Friday, January 15, 2010

"Are we to conclude that modern Islam,

so often sympathetic to the Enlightenment's claims, and in its Islamist version one of their most powerful instantiations, has been deeply mistaken? The totalitarian forms of Enlightenment reason which recurred throughout the twentieth century have discredited it in the eyes of many; and are now less dangerous only because postmodernism seems to have abolished so many of the Enlightenment's key beliefs.[74] If the ideal of freedom is now based less on ideas of inalienable natural rights than on the notion that all truth is relative, then perhaps mainstream Islamist thinking will need to unhitch itself more explicitly from the broadly Western paradigms which it accepted for most of the twentieth century. Yet the relation Islam/Enlightenment seems predicated on simplistic definitions of both. Islamism may be an Enlightenment project, but conservative Sufism (for instance) is probably not.

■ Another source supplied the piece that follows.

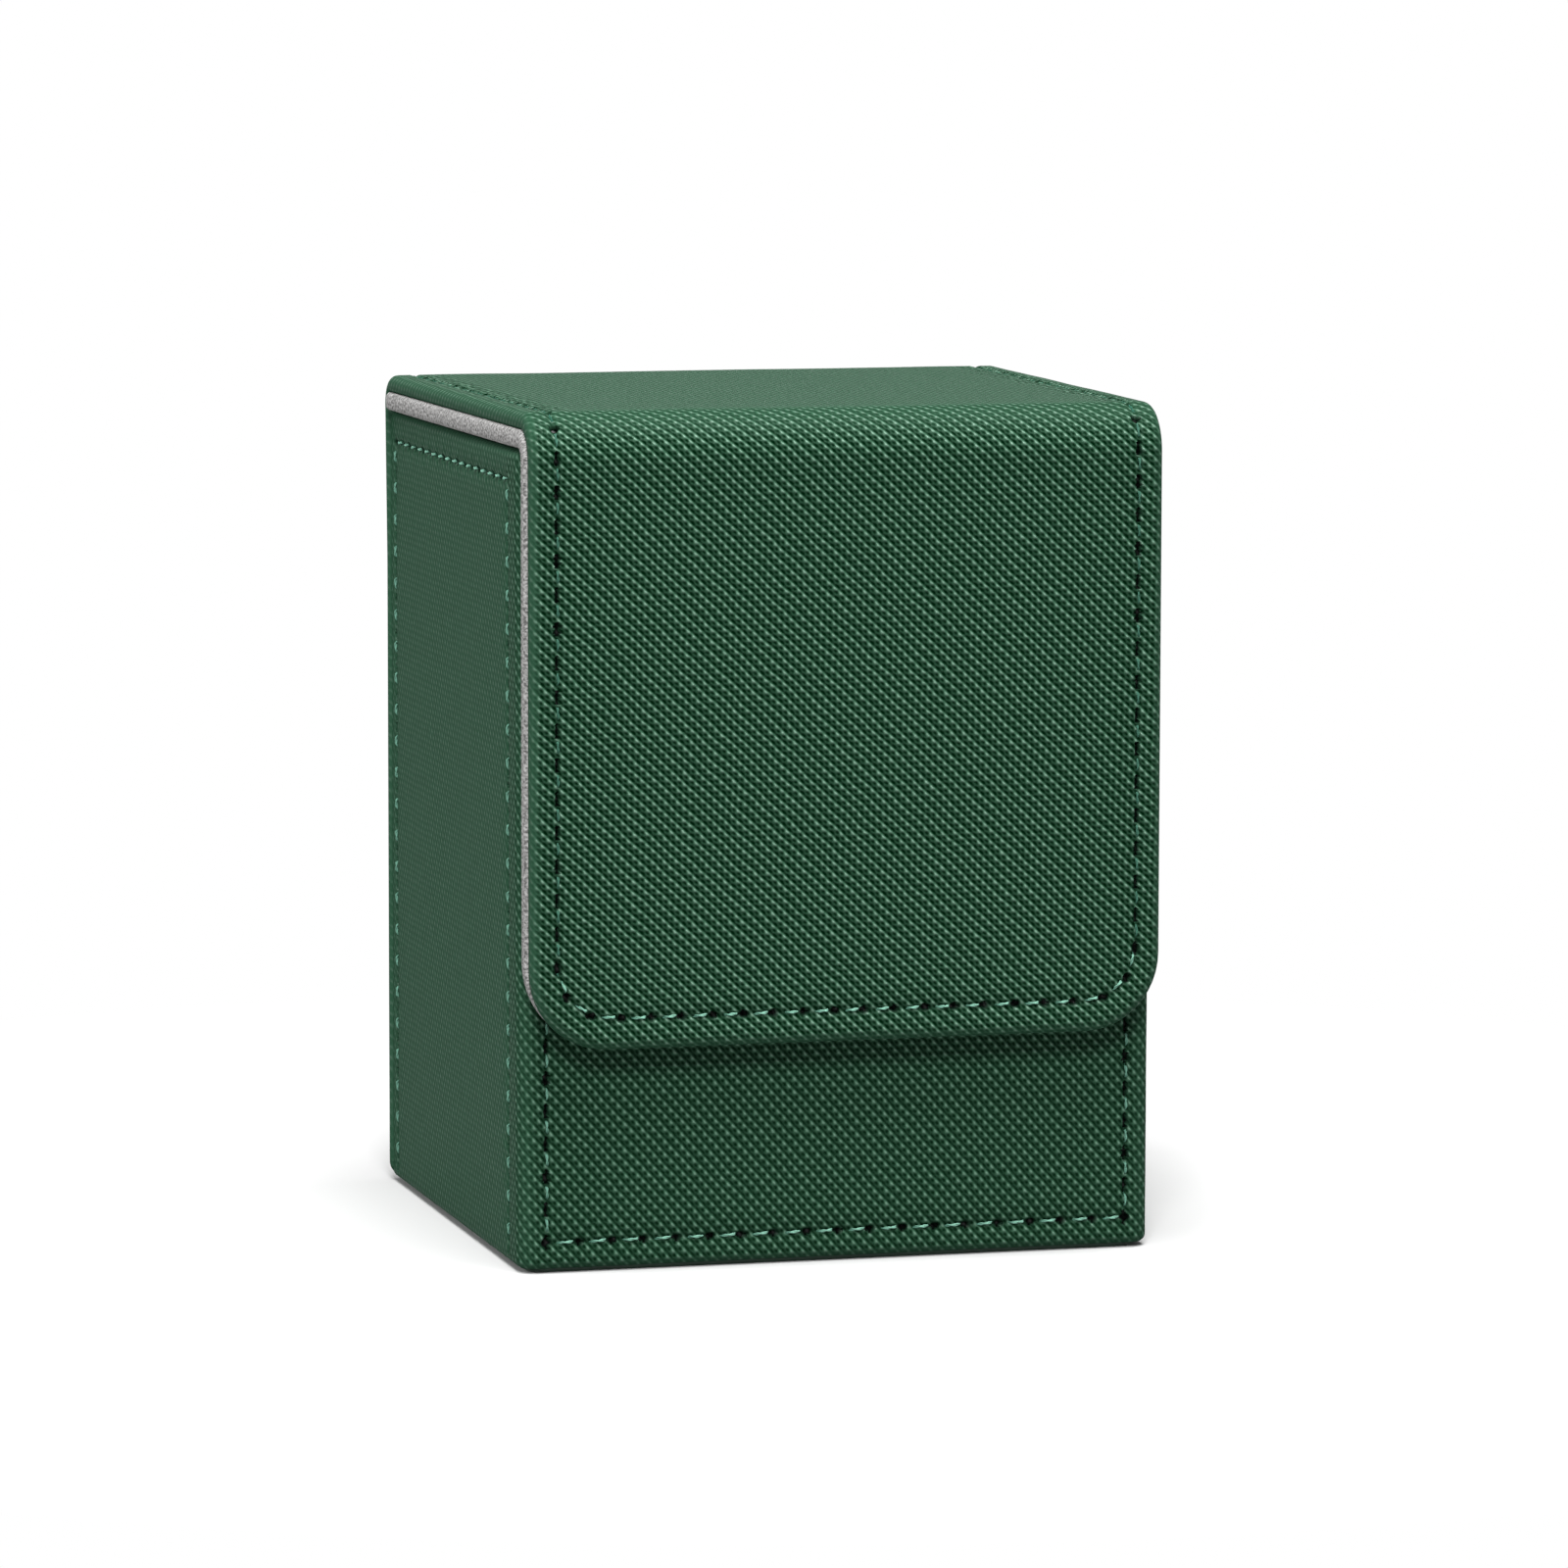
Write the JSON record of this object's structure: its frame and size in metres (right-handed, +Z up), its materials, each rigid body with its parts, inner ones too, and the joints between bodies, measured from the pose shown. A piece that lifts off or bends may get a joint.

Conversely, even without adopting a postmodern perspective we are not so willing today to assume a necessary antithesis between tradition and reason.[75] The way forward, probably, is to recognize that Islam genuinely converges with Enlightenment concerns on some issues, in the way indicated at the beginning of this chapter; while on other matters, notably the Enlightenment's individualism and its increasingly Promethean confidence in humanity's autonomous capacities, it is likely to demur radically.

-Tim Winter, ‘Ishmael and the Enlightenment’s crise de coeur: a response to Koshul and Kepnes,’ in Basit Bilal Koshul and Stephen Kepnes (eds.), Scripture, Reason, and the Contemporary Islam-West Encounter: Studying the ‘Other’, Understanding the ‘Self’ (New York and Basingstoke: Palgrave Macmillan, 2007), 168.